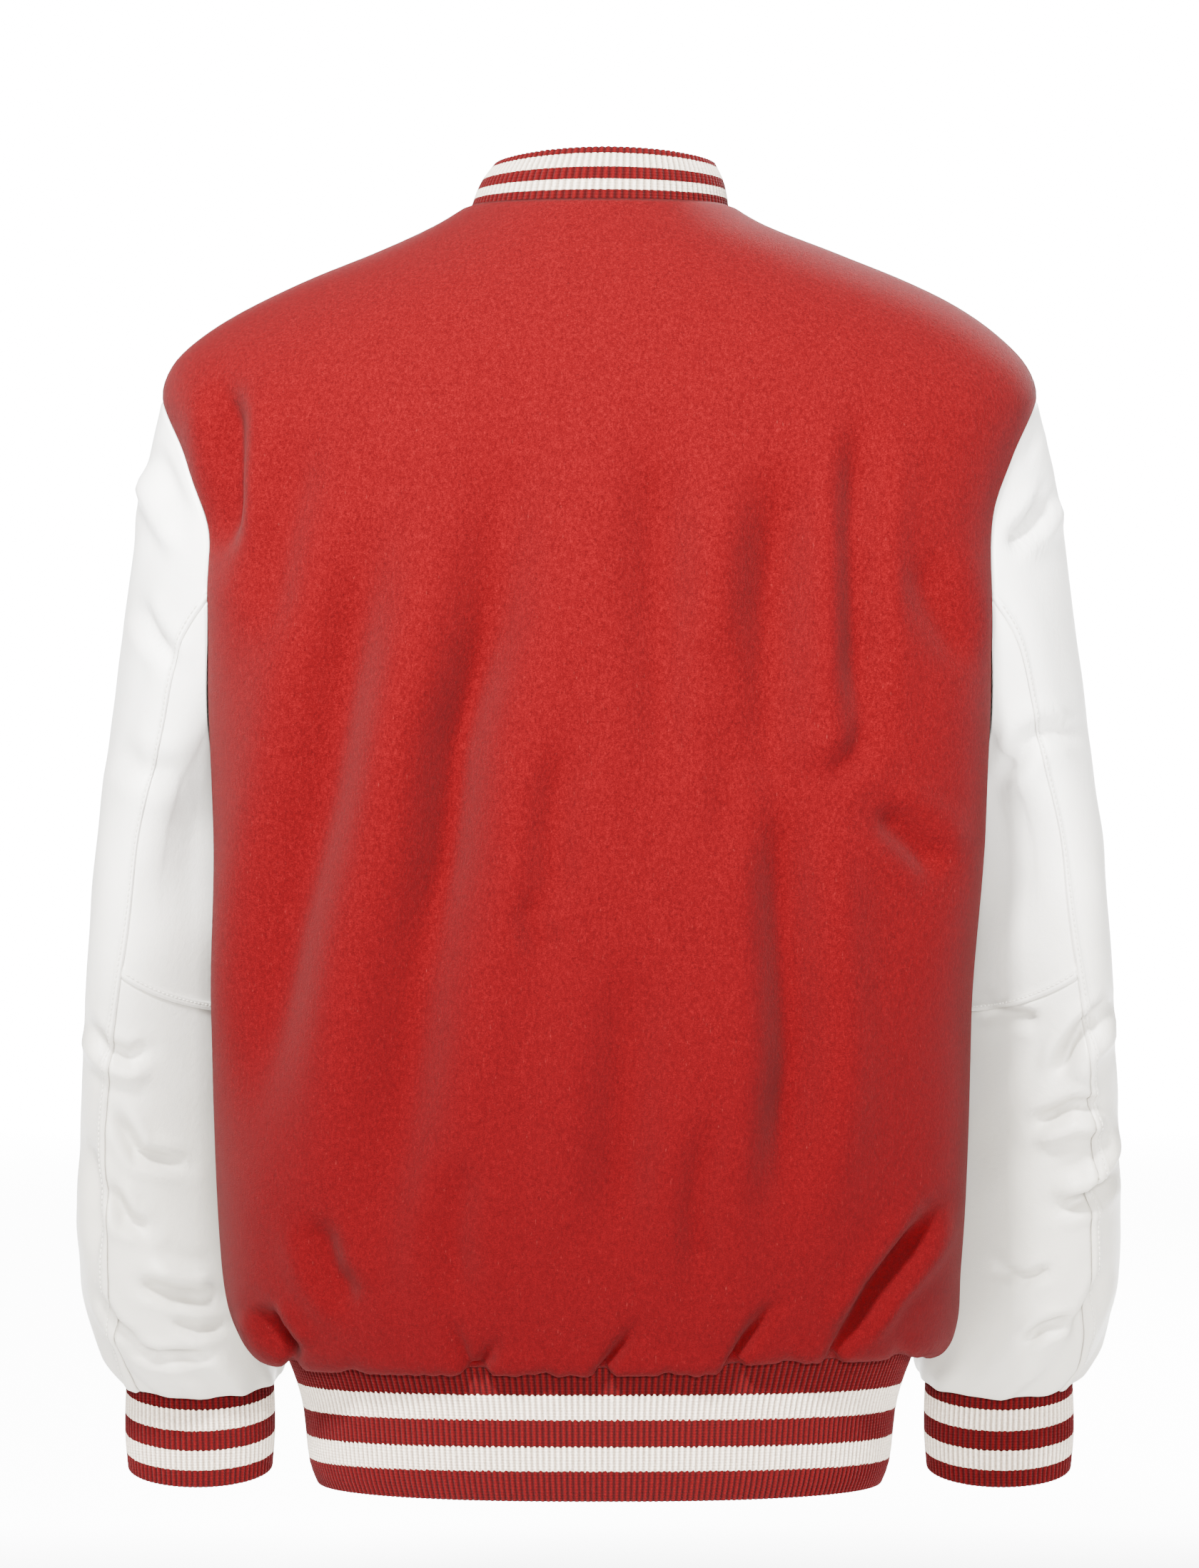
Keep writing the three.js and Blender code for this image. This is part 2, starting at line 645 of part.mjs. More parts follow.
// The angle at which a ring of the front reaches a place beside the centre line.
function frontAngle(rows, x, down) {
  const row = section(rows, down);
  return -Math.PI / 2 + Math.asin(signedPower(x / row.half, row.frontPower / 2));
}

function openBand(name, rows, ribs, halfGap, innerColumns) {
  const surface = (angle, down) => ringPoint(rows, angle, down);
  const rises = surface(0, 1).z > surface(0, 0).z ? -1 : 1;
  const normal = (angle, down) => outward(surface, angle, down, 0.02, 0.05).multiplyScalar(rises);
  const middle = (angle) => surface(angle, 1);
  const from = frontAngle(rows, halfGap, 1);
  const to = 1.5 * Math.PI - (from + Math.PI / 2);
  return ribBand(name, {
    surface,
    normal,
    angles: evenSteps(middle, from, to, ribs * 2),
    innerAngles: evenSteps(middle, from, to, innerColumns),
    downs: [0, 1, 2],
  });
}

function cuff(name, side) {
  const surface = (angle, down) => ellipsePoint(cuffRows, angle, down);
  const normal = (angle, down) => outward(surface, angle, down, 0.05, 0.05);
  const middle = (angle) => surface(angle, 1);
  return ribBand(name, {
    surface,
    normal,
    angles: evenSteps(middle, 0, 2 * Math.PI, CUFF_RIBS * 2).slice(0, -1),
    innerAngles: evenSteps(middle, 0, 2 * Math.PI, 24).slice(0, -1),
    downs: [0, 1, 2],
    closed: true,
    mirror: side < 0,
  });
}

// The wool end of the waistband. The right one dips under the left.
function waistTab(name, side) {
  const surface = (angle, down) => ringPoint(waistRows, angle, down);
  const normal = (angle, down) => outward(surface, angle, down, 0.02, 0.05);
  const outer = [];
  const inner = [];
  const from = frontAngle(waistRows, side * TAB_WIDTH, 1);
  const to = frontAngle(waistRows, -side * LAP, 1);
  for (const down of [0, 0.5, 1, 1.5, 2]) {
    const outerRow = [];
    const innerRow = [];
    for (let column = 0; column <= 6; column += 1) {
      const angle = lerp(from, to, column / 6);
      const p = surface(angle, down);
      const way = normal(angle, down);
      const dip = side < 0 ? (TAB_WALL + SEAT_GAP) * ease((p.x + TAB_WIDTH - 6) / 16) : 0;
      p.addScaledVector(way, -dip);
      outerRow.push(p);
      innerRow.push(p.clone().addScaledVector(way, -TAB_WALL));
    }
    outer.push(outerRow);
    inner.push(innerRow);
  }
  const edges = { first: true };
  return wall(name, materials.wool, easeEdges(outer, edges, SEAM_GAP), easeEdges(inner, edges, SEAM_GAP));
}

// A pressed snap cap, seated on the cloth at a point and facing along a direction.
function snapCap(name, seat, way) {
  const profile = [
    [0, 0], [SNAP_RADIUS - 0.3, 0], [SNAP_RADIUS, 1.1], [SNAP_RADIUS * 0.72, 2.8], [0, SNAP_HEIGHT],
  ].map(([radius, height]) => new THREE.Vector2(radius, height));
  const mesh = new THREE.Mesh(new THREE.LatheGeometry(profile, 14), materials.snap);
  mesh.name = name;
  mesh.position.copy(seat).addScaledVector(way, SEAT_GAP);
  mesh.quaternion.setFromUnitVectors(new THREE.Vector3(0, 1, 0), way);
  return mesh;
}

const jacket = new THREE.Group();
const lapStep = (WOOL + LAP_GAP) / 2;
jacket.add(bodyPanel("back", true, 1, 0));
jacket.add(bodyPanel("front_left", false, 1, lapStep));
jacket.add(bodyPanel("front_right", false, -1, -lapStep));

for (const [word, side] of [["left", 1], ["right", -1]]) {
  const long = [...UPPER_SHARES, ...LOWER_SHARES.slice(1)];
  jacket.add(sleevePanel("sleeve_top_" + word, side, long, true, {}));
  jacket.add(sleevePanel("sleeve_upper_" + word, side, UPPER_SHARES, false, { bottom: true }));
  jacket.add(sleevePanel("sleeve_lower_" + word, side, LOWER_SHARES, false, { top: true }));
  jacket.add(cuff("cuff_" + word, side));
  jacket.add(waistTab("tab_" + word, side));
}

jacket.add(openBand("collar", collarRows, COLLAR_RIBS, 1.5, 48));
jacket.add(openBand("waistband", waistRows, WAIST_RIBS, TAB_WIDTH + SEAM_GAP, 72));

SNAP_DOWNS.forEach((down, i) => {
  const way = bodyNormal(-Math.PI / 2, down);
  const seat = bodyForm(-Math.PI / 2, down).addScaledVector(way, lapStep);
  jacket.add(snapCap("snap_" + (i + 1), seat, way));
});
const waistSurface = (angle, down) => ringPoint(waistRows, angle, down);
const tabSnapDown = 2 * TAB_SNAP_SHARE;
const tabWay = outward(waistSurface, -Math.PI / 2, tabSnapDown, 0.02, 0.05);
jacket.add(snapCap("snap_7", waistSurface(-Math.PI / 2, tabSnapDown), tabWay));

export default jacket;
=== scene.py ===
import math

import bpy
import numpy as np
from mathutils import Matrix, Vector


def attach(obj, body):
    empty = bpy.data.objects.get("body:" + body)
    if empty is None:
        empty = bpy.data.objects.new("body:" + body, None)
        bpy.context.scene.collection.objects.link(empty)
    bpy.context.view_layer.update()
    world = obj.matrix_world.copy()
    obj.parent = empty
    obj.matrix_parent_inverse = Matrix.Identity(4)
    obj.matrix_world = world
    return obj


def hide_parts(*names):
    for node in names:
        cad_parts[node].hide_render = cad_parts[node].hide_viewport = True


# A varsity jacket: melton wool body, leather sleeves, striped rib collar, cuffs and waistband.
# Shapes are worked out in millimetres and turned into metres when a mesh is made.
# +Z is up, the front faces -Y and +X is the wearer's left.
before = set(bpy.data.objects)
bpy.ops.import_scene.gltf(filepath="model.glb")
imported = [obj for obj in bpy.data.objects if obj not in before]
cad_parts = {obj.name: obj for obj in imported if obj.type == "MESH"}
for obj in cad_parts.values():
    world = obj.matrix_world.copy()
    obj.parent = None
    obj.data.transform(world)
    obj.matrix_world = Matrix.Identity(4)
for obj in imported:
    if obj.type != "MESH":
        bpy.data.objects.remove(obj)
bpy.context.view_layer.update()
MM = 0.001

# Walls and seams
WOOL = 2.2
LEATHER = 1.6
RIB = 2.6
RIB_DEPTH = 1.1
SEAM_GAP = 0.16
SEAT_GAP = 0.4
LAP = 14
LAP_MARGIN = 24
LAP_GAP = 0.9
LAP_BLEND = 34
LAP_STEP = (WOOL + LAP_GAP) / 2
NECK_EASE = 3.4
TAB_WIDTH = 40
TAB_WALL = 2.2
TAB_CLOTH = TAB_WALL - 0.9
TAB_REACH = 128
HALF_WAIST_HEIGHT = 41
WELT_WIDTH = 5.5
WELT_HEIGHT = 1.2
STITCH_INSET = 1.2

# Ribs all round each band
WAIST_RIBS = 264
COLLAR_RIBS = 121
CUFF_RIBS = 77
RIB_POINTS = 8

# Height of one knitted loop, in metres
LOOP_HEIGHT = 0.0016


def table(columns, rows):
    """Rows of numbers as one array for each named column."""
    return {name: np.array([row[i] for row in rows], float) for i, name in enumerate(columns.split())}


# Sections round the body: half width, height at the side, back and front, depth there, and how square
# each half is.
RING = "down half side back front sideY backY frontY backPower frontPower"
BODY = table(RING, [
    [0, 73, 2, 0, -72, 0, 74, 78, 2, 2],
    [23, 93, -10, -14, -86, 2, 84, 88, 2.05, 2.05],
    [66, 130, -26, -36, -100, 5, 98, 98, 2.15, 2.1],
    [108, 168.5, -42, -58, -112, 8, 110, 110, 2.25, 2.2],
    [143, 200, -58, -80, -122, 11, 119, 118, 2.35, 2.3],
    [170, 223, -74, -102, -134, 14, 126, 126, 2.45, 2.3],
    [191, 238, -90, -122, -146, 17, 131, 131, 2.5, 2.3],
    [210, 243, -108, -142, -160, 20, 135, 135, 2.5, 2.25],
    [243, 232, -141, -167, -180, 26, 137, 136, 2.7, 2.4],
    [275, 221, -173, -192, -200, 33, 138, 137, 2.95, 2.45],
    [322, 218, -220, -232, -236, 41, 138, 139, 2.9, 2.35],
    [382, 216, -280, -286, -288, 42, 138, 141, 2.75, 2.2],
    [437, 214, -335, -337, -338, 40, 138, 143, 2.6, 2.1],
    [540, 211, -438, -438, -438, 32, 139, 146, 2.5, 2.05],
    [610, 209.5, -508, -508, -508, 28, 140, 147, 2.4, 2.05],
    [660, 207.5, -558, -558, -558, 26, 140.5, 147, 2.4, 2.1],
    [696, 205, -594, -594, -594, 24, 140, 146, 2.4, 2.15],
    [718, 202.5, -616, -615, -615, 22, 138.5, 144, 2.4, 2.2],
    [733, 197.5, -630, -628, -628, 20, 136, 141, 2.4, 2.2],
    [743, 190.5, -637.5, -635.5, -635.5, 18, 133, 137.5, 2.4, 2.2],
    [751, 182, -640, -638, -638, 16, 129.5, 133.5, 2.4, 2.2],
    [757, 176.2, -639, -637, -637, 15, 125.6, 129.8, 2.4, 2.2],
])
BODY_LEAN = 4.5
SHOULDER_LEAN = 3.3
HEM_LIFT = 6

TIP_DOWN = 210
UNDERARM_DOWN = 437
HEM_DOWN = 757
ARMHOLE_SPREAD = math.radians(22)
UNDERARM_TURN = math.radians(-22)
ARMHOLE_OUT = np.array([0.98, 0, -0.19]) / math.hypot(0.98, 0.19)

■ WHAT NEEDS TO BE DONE
Work out how many lines of the material above contain the word "update", then give only that figure.

■ SOLUTION
2